I actually thought about some potential Zigbee interference (since I have my ST hub right next to the HE running HubConnect for some ST-specific devices), and changed channels yesterday - but I'd not considered that perhaps signals were being relayed differently than they were previously. That said, I tried two things:

  • Disabled color pre-fetch
  • Switched to the advanced driver

On initial run all is looking good. Since there were some others having issues, I'll adjust them individually (pre-fetch vs new driver) to see what the root cause was, but if this sticks, I'll be a very happy guy.

Thanks!

Wait, did you have color prestaging (assuming that's what you mean) enabled? If you were not aware, prestaging allows you set a value for color (or level for level pre-staging) but not turn the device on if it's not already on. Then, the next time it is turned on, it should go to that value. This is problematic for many apps that don't accommodate this behavior (assuming, for example, that a "Set Color Temperature" command will also turn the device on, per standard behavior)--and confusing for many users who stumble upon the settings without knowing the effects.

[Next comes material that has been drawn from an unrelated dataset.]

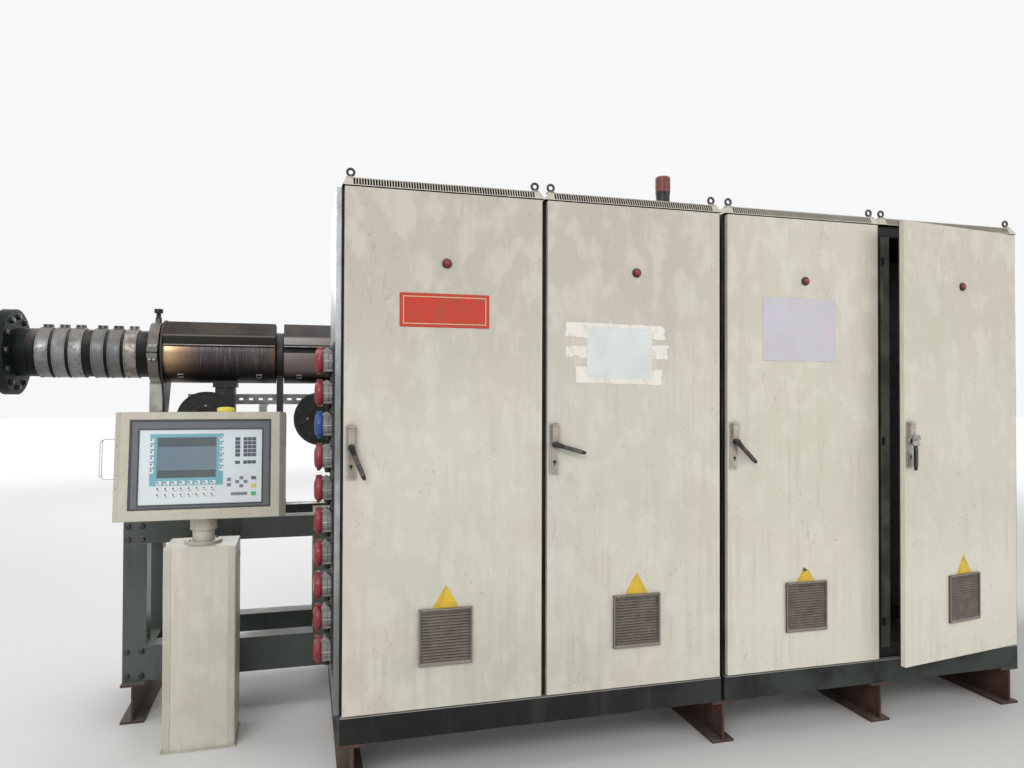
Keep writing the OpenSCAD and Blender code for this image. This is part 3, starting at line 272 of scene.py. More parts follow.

I still don't really see how it could cause this problem since the device was still ultimately getting turned on, but I'm also not sure I've ever seen a case where turning this setting on made things better for anyone. :slight_smile:

The "Adavnced" drivers changed the way this works (moving to commands you can call on demand instead of preferences that affect the "standard" commands at all times), but there are also lots of other changes that may--or may not--work better for your devices. Hope you find something that helps!

Yeah, pre-fetch - sorry. I'd read about what it did before setup, and like that it would prevent the color-flash phenomenon that sometimes happens, but it's not the end of the world if that feature isn't working out.

The "Adavnced" drivers changed the way this works (moving to commands you can call on demand instead of preferences that affect the "standard" commands at all times), but there are also lots of other changes that may--or may not--work better for your devices. Hope you find something that helps!

I just changed a scene again and this light stayed on the previous color...but then when I ran the scene again it worked - so it could be there is a second issue at play, but working eventually is better than not at all. Will take what I can get at the moment :slight_smile:

The advanced driver definitely has a few interesting things going on and I'm going to dig around that more. You can't give me MORE options and not expect me to experiment and potentially break things.